Stunningly, it worked.
Waking up the next day, I intended to look for an occasion of greater tranquillity during which to tender unto some kind soul my suggestions for domesticity. Unfortunately, an 'occasion of greater tranquillity' was about as liable to occur as a snowstorm down there. I spent the entire first week wading in bureaucracy, sorting out my module-choices and permissions until the sun went down, at which point
all the Erasmus students got together like hounds at the sound of a whistle and partied every night. And I do mean every night: it took around three weeks before something took place like an evening in which the words 'nothing happened' could be registered in my diaries. After the fifth consequential three-hour sleep night I was beginning to feel like a reincarnation of Lot walking hungover out of the desert after he's shagged his two daughters.
Even in the rare times when peace was held, though, there seemed little opportunity for household symbiosis. It appeared that all of the students (almost exclusively English or German) had come in closed groups of threes or fours, so most of them were looking for (or had already found) a house for their own specific number, and they seemed generally restive to accepting outsiders in the bunch. The only exception to this rule was Jack, some kind of a smurf from Wales who happened to find himself in my exact same situation. Jack was a rather nice thirty-odd fellow who immediately drew attention to himself because he possessed the longest fingernails that any mortal was yet blessed with seeing on a man.
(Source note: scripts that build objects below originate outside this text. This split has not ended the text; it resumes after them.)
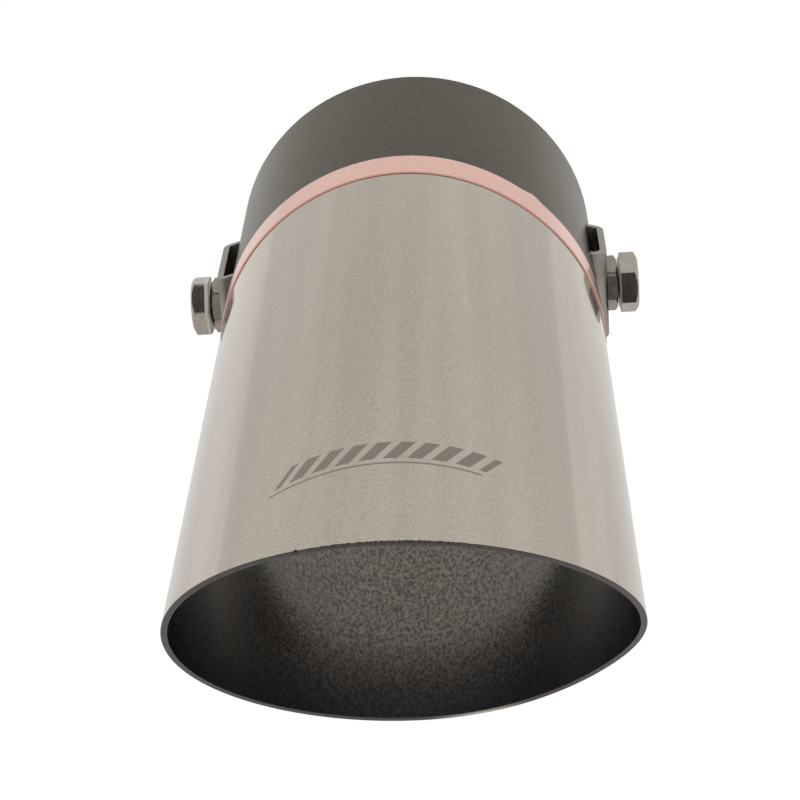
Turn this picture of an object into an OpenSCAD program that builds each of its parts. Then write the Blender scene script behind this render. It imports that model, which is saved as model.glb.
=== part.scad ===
// Slash-cut exhaust tip with a clamp bolt on each side, in millimetres.
// The tube lies along Y. Its inlet end is at y = 0, its outlet points to -Y,
// X is to the right and the longest point of the outlet is on top, at +Z.

/* [Tube] */
// Outside diameter of the tube
tube_od = 89; // [76:1:110]
// Thickness of the tube's sheet
tube_wall = 1.2; // [0.8:0.1:2]
// Length from the inlet end to the middle of the slanted outlet
tube_length = 201; // [150:1:260]
// Slant of the outlet, measured from a square end
slash_angle = 44; // [0:1:52]
// Turn of the slanted outlet about the axis, against the bolts
slash_turn = 1.7; // [0:0.1:5]
// How far the hand-cut outlet lies back at its lower right
dip_depth = 4.6; // [0:0.1:6]
// Place of that dip, as an angle about the axis from +X towards +Z
dip_at = -27; // [-60:1:0]
// Angle over which the dip fades out
dip_spread = 40; // [20:1:50]
// Lean of the outlet's cut face, from 0, square to the wall, to 1, flat across the tube
cut_lean = 0.6; // [0:0.1:1]

/* [Colour band] */
// Distance from the inlet end to the rear edge of the band
band_from = 60; // [50:1:80]
// Width of the band along the tube
band_width = 12; // [6:1:20]
// Thickness of the band's film
band_film = 0.3; // [0.2:0.1:1]

/* [Brackets] */
// Distance from the inlet end to the line through both bolts
bolt_from = 34.5; // [20:0.5:38]
// Height of a bracket across the tube, at its outer face
bracket_height = 21.6; // [19:0.1:30]
// Thickness of a bracket's sheet
bracket_sheet = 1.6; // [1.5:0.1:2.5]
// Space between the tube and the bridge of a bracket
bracket_gap = 0.9; // [0.5:0.1:1.8]
// Inside radius of a bracket's bends
bend_radius = 0.9; // [0.3:0.1:1.2]
// Lean of a bracket's upper and lower ends, which widen towards the tube
end_lean = 15.5; // [0:0.5:20]
// Radius on the outer corners of a bracket's ends
corner_radius = 0.4; // [0.2:0.1:2]

/* [Clamp bolts] */
// Nominal diameter of the bolt
bolt_d = 8; // [6:1:8]
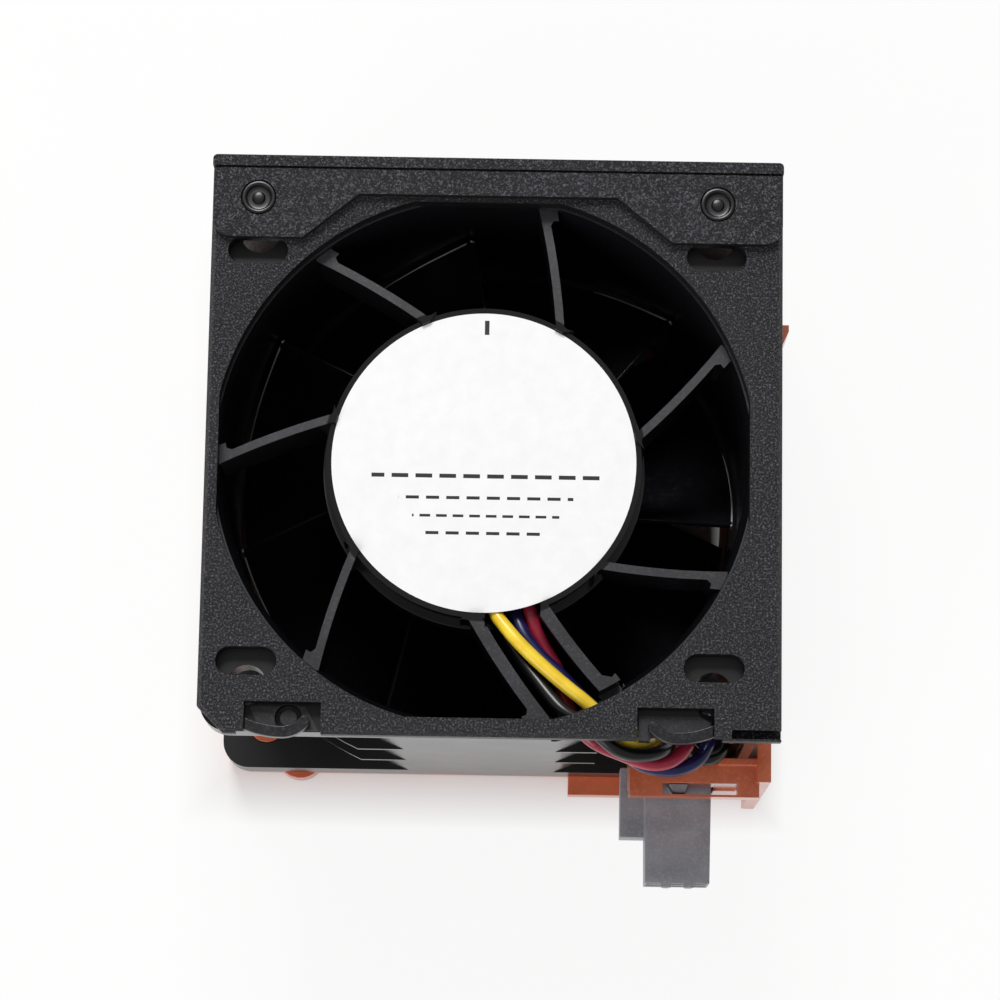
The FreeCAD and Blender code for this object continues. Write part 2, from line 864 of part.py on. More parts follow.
def left_spring_finger():
    z1 = plate_face
    z0 = z1 - finger_thickness
    half = finger_width / 2
    x0, y0 = -finger_low_x, finger_low_y

    def at(radius, degrees, offset):
        angle = math.radians(degrees)
        return x0 + (radius + offset) * math.sin(angle), y0 + radius - (radius + offset) * math.cos(angle)

    root, tip = finger_root_arc_radius, finger_tip_arc_radius
    root_angle = -math.degrees(math.asin((finger_hinge_x - finger_low_x) / root))
    strip = prism([
        at(root, root_angle, half),
        (at(root, root_angle / 2, half), at(root, 0, half)),
        (at(tip, finger_tip_angle / 2, half), at(tip, finger_tip_angle, half)),
        (at(tip, finger_tip_angle + math.degrees(half / tip), 0), at(tip, finger_tip_angle, -half)),
        (at(tip, finger_tip_angle / 2, -half), at(tip, 0, -half)),
        (at(root, root_angle / 2, -half), at(root, root_angle, -half)),
    ], z0, z1)
    z_skin = z1 - finger_knuckle_drop
    strip = strip.cut(block(-finger_hinge_x - past, -window_outer_x + finger_clearance,
                            plate_bottom - past, window_top, z_skin, z1 + past))
    return strip.fuse(disc(finger_knuckle_radius, z0, z_skin, -finger_hinge_x, finger_hinge_y()))


def right_spring_finger():
    return mirrored(left_spring_finger())


def top_cover():
    left, right = plate_left + flap_inset_left, plate_right - flap_inset_right
    r = flap_corner_radius
    k = r * (1 - math.sqrt(0.5))
    flap = prism([
        (left, cover_underside + cover_thickness / 2),
        (left, flap_bottom + r),
        ((left + k, flap_bottom + k), (left + r, flap_bottom)),
        (-flap_foot_x, flap_bottom),
        (-flap_waist_half, flap_waist),
        (flap_waist_half, flap_waist),
        (flap_foot_x, flap_bottom),
        (right - r, flap_bottom),
        ((right - k, flap_bottom + k), (right, flap_bottom + r)),
        (right, cover_underside + cover_thickness / 2),
    ], plate_face, flap_face)
    roof = block(plate_left, plate_right, cover_underside, cover_top, cover_back, flap_face)
    side_edges = [edge for edge in roof.Edges
                  if abs(edge.CenterOfMass.y - cover_top) < 1e-6 and abs(edge.tangentAt(0.0).z) > 0.9]
    roof = roof.makeFillet(cover_edge_radius, side_edges)
    cover = fused([flap, roof])
    cover = cover.cut(block(plate_left - past, plate_right + past, cover_underside - flap_line_width,
                            cover_underside, flap_face - flap_line_depth, flap_face + past))
    for index in range(cover_groove_count):
        z0 = cover_back + cover_groove_start + index * cover_groove_pitch
        cover = cover.cut(block(-cover_groove_half, cover_groove_half, cover_top - cover_groove_depth,
                                cover_top + past, z0, z0 + cover_groove_width))
    counterbore = rivet_head_radius + rivet_head_clearance
    for x in (-rivet_x, rivet_x):
        cover = cover.cut(disc(rivet_shank_radius, plate_face - past, flap_face + past, x, rivet_y))
        cover = cover.cut(disc(counterbore, flap_face - rivet_head_depth, flap_face + past, x, rivet_y))
    return cover


def cover_rivets():
    """Two push rivets: a headed shank with a ring-shaped dish around its pin."""
    rivets = []
    seat = flap_face - rivet_head_depth
    shank_start = fan_face + rivet_head_clearance
    dish_start = flap_face - rivet_dish_depth
    for x in (-rivet_x, rivet_x):
        head = disc(rivet_head_radius, seat, flap_face, x, rivet_y)
        shank = disc(rivet_shank_radius - rivet_shank_clearance, shank_start, seat, x, rivet_y)
        dish = ring(rivet_dish_outer, rivet_dish_inner, dish_start, flap_face + past, x, rivet_y)
        rivets.append(head.fuse(shank).cut(dish))
    return Part.makeCompound(rivets)


def rating_label():
    return disc(label_radius, base_top, base_top + label_thickness)


def holder():
    """The connector's pocket on the latch frame, with a slot over the connector's latch tab."""
    shell = block(holder_left, holder_right, holder_front, holder_back, holder_bottom, holder_top)
    ridge = block(holder_ridge_left, holder_right, holder_back - holder_ridge_width, holder_back,
                  holder_top - past, holder_top + holder_ridge_height)
    left = connector_x - connector_width / 2 - holder_clearance
    right = connector_x + connector_width / 2 + holder_clearance
    low = connector_z - connector_thickness / 2 - holder_clearance
    high = connector_z + connector_thickness / 2 + holder_clearance
    ear_low = low - ear_drop
    ear_high = ear_low + ear_thickness + 2 * holder_clearance
    front, back = holder_front - past, holder_back + past
    shell = fused([shell, ridge])
    for tool in (
        block(left, right, front, back, low, high),
        block(holder_left - past, left + past, front, back, ear_low, ear_high),
        block(window_slot_left, window_slot_right, holder_front + window_slot_front,
              holder_front + window_slot_front + window_slot_width, high - past, holder_top + past),
        block(right + holder_lip_depth, holder_right - holder_lip_depth,
              holder_front + holder_lip_depth * 2, back, holder_bottom - past, holder_top - holder_lip_depth),
        block(holder_left - past, holder_right + past, front, holder_front + holder_lip_depth,
              holder_bottom - past, holder_top - holder_lip_height),
    ):
        shell = shell.cut(tool)
    pillar = block(holder_left + holder_lip_depth, plate_right, ledge_front,
                   -half_side - holder_clearance / 4, 0, holder_bottom)
    bracket = block(plate_right - bracket_thickness, plate_right, -half_side - bracket_front,
                    -half_side + bracket_back, 0, bracket_top)
    return fused([shell, pillar, bracket])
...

They were particularly conspicuous since we were only ever wearing flip-flops and, in combination with his height, the toe-nails gave him the pronounced air of a rabbit.
At any rate, we were in the same boat at the time and we decided to undergo the difficult process together, looking for places in which to share the year without sacrificing the family jewels. I mean, family treasures. Treasures, not jewels. Whatever.
The buildings we visited were not impressive. Most of them were refurbished pig-sties and ruins of some kind of Polish prison left over from the colonial wars, furthermore they costed like you were spending the nights at a brothel for bank managers, so we were forced to look for something closer to our range.
Eventually here comes the day in which we find something seemingly more tolerable, at least on paper, and we call the land-lady, who sounds very jazzed up and even offers to drive us over to see the house. We accept, and she comes and picks us up. We are initially very happy because it does save us an ungodly trek up yet another perpendicular cliff (the topography of the Martinique island goes up and down more often than an Australian surfer who has just downed two bottles of Jack Daniels), but as the landscape passes us by, something slightly intimidating begins to come to our attention: we are entering the neighbourhood of the rich people. The houses here are enormous, with gardens and swimming pools. What the deuce? How can a place in these areas correspond to the prices she has given us? We were just whispering such things to each other when the lady drives us through a gate and, lo, the miracle! The house is a gorgeous, beaming villa, with a garden stuffed with palmtrees surrounding colossal white walls and a beautiful terrace. I am so awestruck I barely even manage to open my mouth.
We walk out into the garage. It is colossal: she can fit both her cars in there. 'What do you think?,' she asks. I tell her the frank truth: it is amazing! Then I ask her if we can see the rest of the house. She seems confused for a moment, so I repeat the question: 'Can we go upstairs and see the rest of our apartments?' After an instant, as though she is disbelieving my question, she throws her head back and starts laughing. It takes her fifteen minutes to calm down, after which she informs us that we're not going to live in the
house of course, what a ridiculous idea, that's where she lives herself with her husband, parbleu. Rather, we can stay in
the garage.
Oh, ah.
When we recover from the disappointment (and a bitter one it was), she opens a small side-door and reveals some kind of a trench basement, with a fridge, a tiny bathroom and a double bed.
'Wait a second,' I tell her, 'I'm not sleeping side by side with Bilbo here.' Jack is equally vocal in his resistance to sharing the sweat-pit (as we later came to call the beds, given what the nocturnal temperatures did to us) with me, so she concedes to bringing down a camp-bed from upstairs. I decide to take the camp-bed for myself in exchange for a lower share of the rent. So we go back to uni, stuff our things into our suitcases and bring them over. Then we sign the contract, settle our belongings, share a dinner and, happy but exhausted, go to sleep.
I close my eyes. I am feeling so tired that even the usual symphonic ensemble of insects outside my window seems to pass me by. But just as I feel myself sweetly drift into sleep, I am startled by an ungodly scream by my housemate, who yells 'Shit! Shit!' at the top of his lungs like the house was falling down or something. I leap out of my camp-bed, yelling 'What is it? What's going on? Where is the fire?'
In the moonlight filtering through the window, I see that he is still asleep. What the hell? Then his profile slowly rises from his bed. He looks at me sheepishly for a moment, like a particularly retarded brachiosaurus, then he grumbles something and turns back to his bed.
Thus am I introduced to the fact that my housemate shouts in his sleep (not even talks in his sleep, which would be annoying but tolerable, no, he
shouts in it, as if every night he dreamt he were a coach in the NHL). Goddamn it.
This is going to be an interesting year.